— Begin —

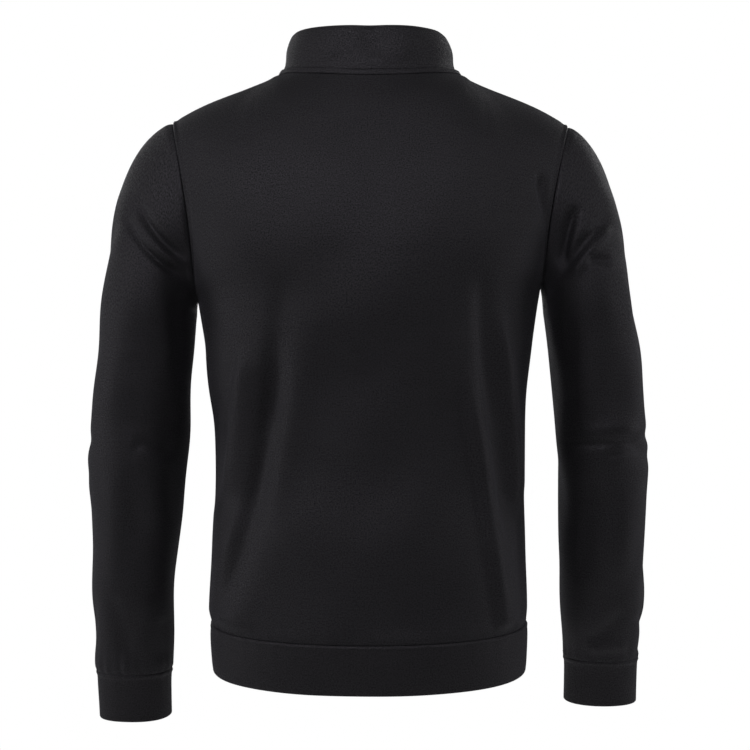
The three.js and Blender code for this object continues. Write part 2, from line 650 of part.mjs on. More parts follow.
function zipFrame(z) {
  const step = 4;
  const up = zipLine(Math.min(z + step, RIM.frontZ)).sub(zipLine(z - step)).normalize();
  const inward = vector(0, up.z, -up.y);
  const clothThere = mix(CLOTH, DOUBLED_CLOTH, limit((z - NECK.frontZ + 20) / 12));
  const lean = -Math.atan2(up.y, up.z);
  return { place: zipLine(z), inward, clothThere, lean };
}

const sliderZ = RIM.frontZ - SLIDER.below;

// A half of the zip: its tape behind the cloth, with the thick edge that carries the teeth.
function zipTape(name, side) {
  const rows = [];
  const start = ZIP_BOTTOM_Z + 1;
  for (let i = 0; i <= TAPE_ROWS; i += 1) {
    const { place, inward, clothThere } = zipFrame(mix(start, sliderZ - 1, i / TAPE_ROWS));
    const middle = clothThere + TAPE_BEHIND;
    const section = [
      { x: SEAM_GAP / 2, deep: middle - CORD_HALF },
      { x: CHAIN_HALF, deep: middle - CORD_HALF },
      { x: CHAIN_HALF, deep: middle },
      { x: TAPE_HALF, deep: middle + TAPE_SINK },
      { x: TAPE_HALF, deep: middle + TAPE_SINK + TAPE_THICK },
      { x: CHAIN_HALF, deep: middle + TAPE_THICK },
      { x: CHAIN_HALF, deep: middle + CORD_HALF },
      { x: SEAM_GAP / 2, deep: middle + CORD_HALF },
    ];
    rows.push(section.map(({ x, deep }) => along(place, inward, deep).setX(side * x)));
  }
  const sides = rows[0].length;
  const positions = rows.flat().flatMap((p) => [p.x, p.y, p.z]);
  const index = [];
  for (let r = 0; r < TAPE_ROWS; r += 1) {
    for (let s = 0; s < sides; s += 1) {
      const next = (s + 1) % sides;
      const a = r * sides + s;
      const b = r * sides + next;
      index.push(a, b, b + sides, a, b + sides, a + sides);
    }
  }
  const ends = [[0, 1, 2], [0, 2, 5], [0, 5, 7], [5, 6, 7], [2, 3, 4], [2, 4, 5]];
  const top = TAPE_ROWS * sides;
  for (const [a, b, c] of ends) index.push(a, c, b, top + a, top + b, top + c);
  return mesh(name, facingOut(positions, index), tapeCloth());
}

// A plate with rounded corners in the XZ plane, from one depth to another along Y.
function plate(wide, long, round, from, to, hole) {
  const shape = new THREE.Shape();
  const w = wide / 2;
  const l = long / 2;
  shape.moveTo(-w + round, -l);
  shape.lineTo(w - round, -l);
  shape.absarc(w - round, -l + round, round, -Math.PI / 2, 0, false);
  shape.absarc(w - round, l - round, round, 0, Math.PI / 2, false);
  shape.absarc(-w + round, l - round, round, Math.PI / 2, Math.PI, false);
  shape.absarc(-w + round, -l + round, round, Math.PI, Math.PI * 1.5, false);
  if (hole) shape.holes.push(hole);
  const solid = new THREE.ExtrudeGeometry(shape, { depth: to - from, bevelEnabled: false, curveSegments: 4 });
  return solid.rotateX(Math.PI / 2).translate(0, to, 0);
}

function asManifold(geometry) {
  const bare = geometry.clone();
  bare.deleteAttribute('normal');
  bare.deleteAttribute('uv');
  const merged = mergeVertices(bare, 1e-4);
  const solid = new wasm.Mesh({
    numProp: 3,
    vertProperties: new Float32Array(merged.attributes.position.array),
    triVerts: new Uint32Array(merged.index.array),
  });
  return new wasm.Manifold(solid);
}

function fromManifold(solid) {
  const data = solid.getMesh();
  const geometry = new THREE.BufferGeometry();
  geometry.setAttribute('position', new THREE.BufferAttribute(new Float32Array(data.vertProperties), 3));
  geometry.setIndex(new THREE.BufferAttribute(new Uint32Array(data.triVerts), 1));
  geometry.computeVertexNormals();
  return geometry;
}

const box = (x, y, z, cx, cy, cz) => new THREE.BoxGeometry(x, y, z).translate(cx, cy, cz);

// The slider stands in its own frame: -Y points out of the garment, +Z up the zip, and the middle
// of the chain is at the origin.
const PLATE_IN = CORD_HALF + 0.35;
const PLATE_OUT = PLATE_IN + SLIDER.plate;
const BAR_OUT = PLATE_OUT + CROWN.clear / 2;
const BAR_UP = -CROWN.window / 2 + PULL.thick * Math.SQRT1_2 + 0.35;

function sliderSolid() {
  const front = plate(SLIDER.wide, SLIDER.long, SLIDER.round, -PLATE_OUT, -PLATE_IN);
  const back = plate(SLIDER.wide, SLIDER.long, SLIDER.round, PLATE_IN, PLATE_OUT);
  const post = box(POST.wide, PLATE_IN + PLATE_OUT, POST.long, 0, 0, POST.up);
  let solid = asManifold(front).add(asManifold(back)).add(asManifold(post));
  for (const side of [LEFT, RIGHT]) {
    const x = side * (SLIDER.wide - FLANGE.wide) / 2;
    for (const [face, reachIn] of [[FRONT, FLANGE.front], [BACK, FLANGE.back]]) {
      const thick = reachIn + SLIDER.plate / 2;
      const y = face * (PLATE_IN + SLIDER.plate / 2 - thick / 2);
      solid = solid.add(asManifold(box(FLANGE.wide, thick, FLANGE.long, x, y, -FLANGE.down)));
    }
  }
  const reachUp = CROWN.window / 2 + CROWN.leg;
  const height = CROWN.clear + CROWN.top;
  const arch = new THREE.Shape();
  arch.moveTo(-reachUp, -CROWN.root);
  arch.lineTo(reachUp, -CROWN.root);
  arch.lineTo(reachUp, height - CROWN.slant);
  arch.lineTo(reachUp - CROWN.slant, height);
  arch.lineTo(-reachUp + CROWN.slant, height);
  arch.lineTo(-reachUp, height - CROWN.slant);
  const hole = new THREE.Path();
  hole.moveTo(-CROWN.window / 2, 0);
  hole.lineTo(-CROWN.window / 2, CROWN.clear);
  hole.lineTo(CROWN.window / 2, CROWN.clear);
  hole.lineTo(CROWN.window / 2, 0);
  arch.holes.push(hole);
  const crown = new THREE.ExtrudeGeometry(arch, { depth: CROWN.wide, bevelEnabled: false });
  crown.translate(0, 0, -CROWN.wide / 2);
  // The arch is drawn up the zip along X and outward along Y, and turns to stand on the front plate.
  const stand = new THREE.Matrix4().makeBasis(vector(0, 0, 1), vector(0, -1, 0), vector(1, 0, 0));
  crown.applyMatrix4(stand);
  crown.translate(0, -PLATE_OUT, 0);
  return fromManifold(solid.add(asManifold(crown)));
}

function pullSolid() {
  const gap = CROWN.wide / 2 + PULL.play;
  const hole = new THREE.Path();
  const middle = PULL.long / 2;
  const axisFromTop = PULL.thick / 2;
  hole.moveTo(-gap, middle - PULL.thick);
  hole.lineTo(gap, middle - PULL.thick);
  hole.lineTo(gap, middle - axisFromTop - PULL.window);
  hole.lineTo(-gap, middle - axisFromTop - PULL.window);
  const tab = plate(PULL.wide, PULL.long, PULL.round, -PULL.thick / 2, PULL.thick / 2, hole);
  return tab.translate(0, 0, axisFromTop - middle);
}

function zip() {
  const group = new THREE.Group();
  group.add(zipTape('zip_tape_left', LEFT), zipTape('zip_tape_right', RIGHT));

  const stopAt = zipFrame(ZIP_BOTTOM_Z + STOP.above);
  const stop = plate(2 * CHAIN_HALF, STOP.long, STOP.round, -STOP.thick / 2, STOP.thick / 2);
  const stopMesh = mesh('zip_stop', stop, darkMetal());
  stopMesh.position.copy(along(stopAt.place, stopAt.inward, stopAt.clothThere + TAPE_BEHIND - STOP.outward));
  stopMesh.rotation.x = stopAt.lean;
  group.add(stopMesh);

  const at = zipFrame(sliderZ);
  const chainMiddle = along(at.place, at.inward, at.clothThere + TAPE_BEHIND);
  const slider = mesh('zip_slider', sliderSolid(), darkMetal());
  slider.position.copy(chainMiddle);
  slider.rotation.x = at.lean;
  group.add(slider);

  const pull = mesh('zip_pull', pullSolid(), darkMetal());
  pull.position.copy(vector(0, -BAR_OUT, BAR_UP).applyAxisAngle(vector(1, 0, 0), at.lean).add(chainMiddle));
  group.add(pull);
  return group;
}

// ---------------------------------------------------------------- the garment
const sweatshirt = new THREE.Group();
sweatshirt.add(panel('back', BACK), panel('front', FRONT));
sweatshirt.add(sleeve('sleeve_left', LEFT), sleeve('sleeve_right', RIGHT));
sweatshirt.add(collar(), hemBand());
sweatshirt.add(cuff('cuff_left', LEFT), cuff('cuff_right', RIGHT));
sweatshirt.add(zip());

export default sweatshirt;
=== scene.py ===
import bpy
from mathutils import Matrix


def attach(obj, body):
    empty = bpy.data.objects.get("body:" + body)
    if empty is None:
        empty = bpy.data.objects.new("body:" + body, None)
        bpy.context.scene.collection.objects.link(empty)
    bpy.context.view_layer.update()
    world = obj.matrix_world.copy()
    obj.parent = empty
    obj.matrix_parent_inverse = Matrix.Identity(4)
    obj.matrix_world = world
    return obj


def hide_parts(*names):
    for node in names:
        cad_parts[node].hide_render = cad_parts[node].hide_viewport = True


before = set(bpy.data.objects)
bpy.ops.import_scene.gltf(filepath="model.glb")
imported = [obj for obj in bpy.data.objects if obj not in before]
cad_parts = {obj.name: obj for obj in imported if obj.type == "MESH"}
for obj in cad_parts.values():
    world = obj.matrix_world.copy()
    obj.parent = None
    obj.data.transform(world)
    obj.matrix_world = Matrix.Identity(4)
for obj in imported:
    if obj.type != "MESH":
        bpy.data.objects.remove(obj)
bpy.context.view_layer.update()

import functools
import math

import bmesh
import bpy
import numpy as np
from bpy.props import FloatProperty, FloatVectorProperty, PointerProperty
from mathutils import Vector

bl_info = {
    "name": "Half-zip sweatshirt",
    "version": (1, 0, 0),
    "blender": (4, 5, 0),
    "location": "View3D > Sidebar > Sweatshirt",
    "description": "Makes a half-zip sweatshirt from its cut pieces, zip and sewing",
    "category": "Object",
}

# The shape is worked out in millimetres, +Z up. The wearer faces -Y and the wearer's left is +X.
MM = 0.001
LEFT, RIGHT = 1, -1
SIDES = (("left", LEFT), ("right", RIGHT))
BACK, FRONT = 1, -1
GARMENT, PULL = "garment", "pull"
KNIT_SLOT, TAPE_SLOT, METAL_SLOT = "body_knit", "zip_tape", "zip_metal"


def rows(columns, *lines):
    """A table as one array of numbers for each named column."""
    return dict(zip(columns.split(), np.array(lines, float).T))


# ---------------------------------------------------------------- the cut
# Body sections by height: half-width on each side, reach behind and in front of the side seams.
BODY = rows(
    "z left right back front",
    (-660, 171.0, 170.0, 113, 108),
    (-597, 173.5, 171.0, 116, 111),
    (-508, 171.5, 170.5, 112, 107),
    (-430, 169.5, 168.5, 105, 103),
    (-354, 172.5, 170.5, 107, 108),
    (-299, 180.0, 177.0, 113, 114),
    (-247, 188.6, 184.5, 118, 118),
    (-232, 189.5, 187.0, 119, 118),
    (-180, 190.0, 188.0, 119, 113),
    (-125, 190.0, 188.0, 111, 99),
    (-78, 190.0, 188.0, 97, 81),
    (-40, 190.0, 188.0, 82, 70),
    (-11, 190.0, 188.0, 67, 66),
)
FULLNESS = 0.035
HEM_SEAM = {"middle": -600, "side": -594}
HEM_EDGE = {"middle": -652, "side": -647}
CHEST_Z = -240
SHOULDER_BLADE_TURN = math.radians(38)

ARMHOLE = {
    LEFT: {"shoulder_x": 216, "shoulder_z": -50.5, "under_x": 188.6, "under_z": -247.5},
    RIGHT: {"shoulder_x": 217, "shoulder_z": -54.5, "under_x": 187, "under_z": -232},
}
ARMHOLE_REACH = {BACK: 54, FRONT: 50}
ARMHOLE_HOLLOW, ARMHOLE_CURVE, ARMHOLE_TILT = 3.5, 1.5, 0.45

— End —

## Directions for this task
Write down exactly the span of lines above from the one containing "const at = zipFrame(sliderZ);" to the one containing "for node in", both ends included.

## In response
  const at = zipFrame(sliderZ);
  const chainMiddle = along(at.place, at.inward, at.clothThere + TAPE_BEHIND);
  const slider = mesh('zip_slider', sliderSolid(), darkMetal());
  slider.position.copy(chainMiddle);
  slider.rotation.x = at.lean;
  group.add(slider);

  const pull = mesh('zip_pull', pullSolid(), darkMetal());
  pull.position.copy(vector(0, -BAR_OUT, BAR_UP).applyAxisAngle(vector(1, 0, 0), at.lean).add(chainMiddle));
  group.add(pull);
  return group;
}

// ---------------------------------------------------------------- the garment
const sweatshirt = new THREE.Group();
sweatshirt.add(panel('back', BACK), panel('front', FRONT));
sweatshirt.add(sleeve('sleeve_left', LEFT), sleeve('sleeve_right', RIGHT));
sweatshirt.add(collar(), hemBand());
sweatshirt.add(cuff('cuff_left', LEFT), cuff('cuff_right', RIGHT));
sweatshirt.add(zip());

export default sweatshirt;
=== scene.py ===
import bpy
from mathutils import Matrix


def attach(obj, body):
    empty = bpy.data.objects.get("body:" + body)
    if empty is None:
        empty = bpy.data.objects.new("body:" + body, None)
        bpy.context.scene.collection.objects.link(empty)
    bpy.context.view_layer.update()
    world = obj.matrix_world.copy()
    obj.parent = empty
    obj.matrix_parent_inverse = Matrix.Identity(4)
    obj.matrix_world = world
    return obj


def hide_parts(*names):
    for node in names:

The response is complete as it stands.